Tbilisi is a city surrounded by mountains and naturally that creates wonderful hiking territory, right on the city’s doorstep.
Much of the city, on the western bank of Mtkvari River, is sandwiched up against mountains and hillsides, with easily accessible routes leading from built up areas to the hill and mountain tops.
From here you have beautiful views across the whole city, but you can also venture further and explore hundreds of kilometres of hilltop hiking trails, which technically lead all the way to the country’s southern border.
Although the city is densely built up and busy with people and traffic, it’s very easy to find some peace, quiet and natural beauty.
So get out exploring into the hills above the city and get a stomp on.
Although Tbilisi has shaken off its Soviet era image in many ways, there is one very distinct reminder around the city. The city is awash with Soviet era architecture and mosaics, and in huge numbers.
The density of bizarre concrete architecture is higher than many places on earth and it makes fascinating viewing for fans of design and Brutalism.
There are buildings of all shapes and sizes dotted around the city, along with abandoned funicular stations, swimming pools, industrial buildings and many other large sites, which were left after the Russians hastily retreated.

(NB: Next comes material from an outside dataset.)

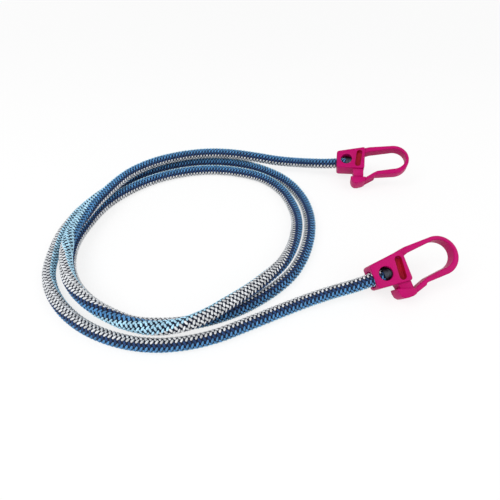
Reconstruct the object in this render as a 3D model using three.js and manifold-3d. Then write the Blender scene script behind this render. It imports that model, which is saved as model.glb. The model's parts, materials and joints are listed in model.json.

Along with the empty relics, there are also beautiful and innovative new uses for some of the enormous concrete structures, with new hotels, nightclubs, bars and restaurants.
Tbilisi is a city which will surprise you at every corner. Just as you think you’ve got a grasp on Georgian capital it will throw up a wonderful surprise. It’s a complete melting pot of cultures, religions, architecture, designs, liberality and creativity.
It’s one of the most exciting cities on the planet, which has a very unique history and identity, but it’s constantly evolving as the city, more than admirably, finds its feet in the new post-Soviet era.
Although it has picture perfect, postcard’esque areas, it’s far more than a cute historic town – it’s a thriving, lively and youthful city destination, which throngs with life.
We absolutely love Tbilisi and hope you do too.